From a comment (Current Anthropology 40 [Supplement] Feb 1999: p. S38) by Johannes Fabian on a paper by Vassos Argyrou. This edited excerpt is a bit mangled, since I've removed the explicit references to Argyrou's work. But I think this does two very useful things: notice his distinction between meaning and sense, and then his argument that identity and difference are created together through action that is historically situated. This latter point is the same one made by Sahlins: processes creating identity necessarily create difference. But where Sahlins was specifically interested in pointing at the process by which globalization generates the self-conscious expression of local cultures, Fabian is saying that this same general process is at the lived heart of ethnographic work. They present the essential process as "dialectical" in the sense that actions are said to produce their opposites.


    Anthropologists, since they have lost... their ontological certainties, have been worrying about what they are doing.
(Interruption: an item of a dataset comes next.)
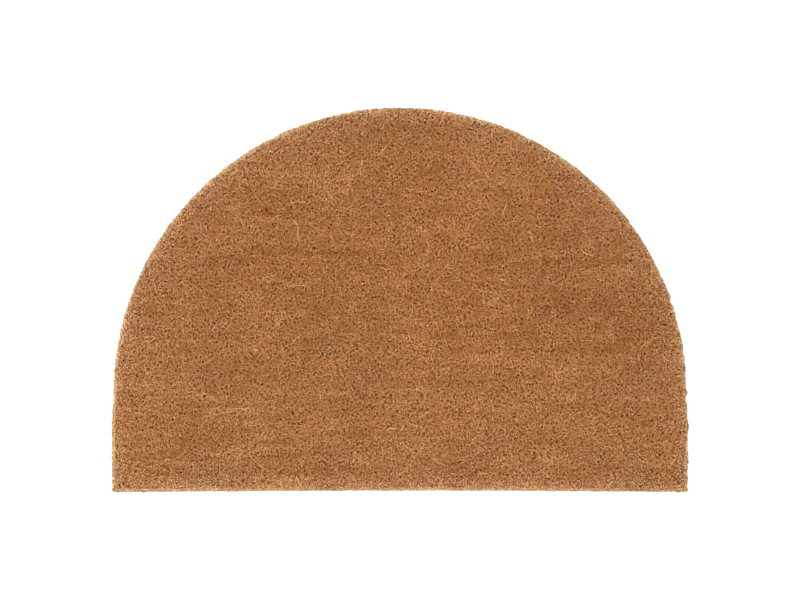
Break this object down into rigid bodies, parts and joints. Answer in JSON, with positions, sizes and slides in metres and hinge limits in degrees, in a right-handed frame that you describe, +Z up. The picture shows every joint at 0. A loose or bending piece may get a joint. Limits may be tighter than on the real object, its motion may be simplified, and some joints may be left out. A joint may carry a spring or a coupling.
{
  "type": "half-round coir doormat",
  "caption": "Flat half-round doormat of dense, short coir pile on a thin die-cut backing sheet, for wiping shoes at a door.",
  "frame": {"origin": "middle of the mat's bounding box, on the floor under the backing", "axes": "+X along the straight front edge, +Y from the front edge towards the crown of the arc, +Z up out of the pile"},
  "size_m": [0.6, 0.4, 0.0155],
  "materials": {
    "coir": "matt, coarse natural coconut fibre, tan with darker and paler fibres",
    "backing_sheet": "matt cream flexible sheet"
  },
  "bodies": {
    "root": {"backing": "backing_sheet", "pile": "coir"}
  },
  "joints": []
}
    What are we doing? We work to produce knowledge about people who usually do not share what goes, for us, without saying. The problem of alterity is not one of (ontological) difference but one of being able (willing, and competent) to engage in practices from which such knowledge can emerge. Knowledge worth laboring for, I would argue, is knowledge that changes the knower (and the known; there are no one way practices). The key is in the difference between meaning and sense. Meaning posits and confirms.... Anthropology, as I see it, is about making sense; it is not a quest for meaning. Assuming we would find it, to whom would we peddle it? With whose authorization? Sense strikes and illuminates; it comes from, and causes, struggle; it is, to use as apt Greek term, agonistic. Meaning may be met with a "knowing smile". It is not always easy to deal with sense gently.
    ...[N]o doing is imaginable that does not give itself, or cling to, an identity...; ...[but] action, in our case knowledge production, could not take place unless identities were transformed. What sounds like a paradox is, however, just a way of affirming that Sameness and Otherness are neither qualities nor states but actions and processes. Such actions are historically situated and politically involved....
    [Sameness], inasmuch as it enters our critical thoughts on anthropology, is a matter concerning the possibility of knowledge production, hence an epistemological matter. This is what allows me to continue presenting experiences and documents in ethnographic and historical accounts that have a chance to "strike" by the sense they make rather than give meaning that comforts. What I dread is being read as if all the pleasures and pains of writing anthropology were about nothing but taking a position, or about nothing but enacting a position, which comes to the same.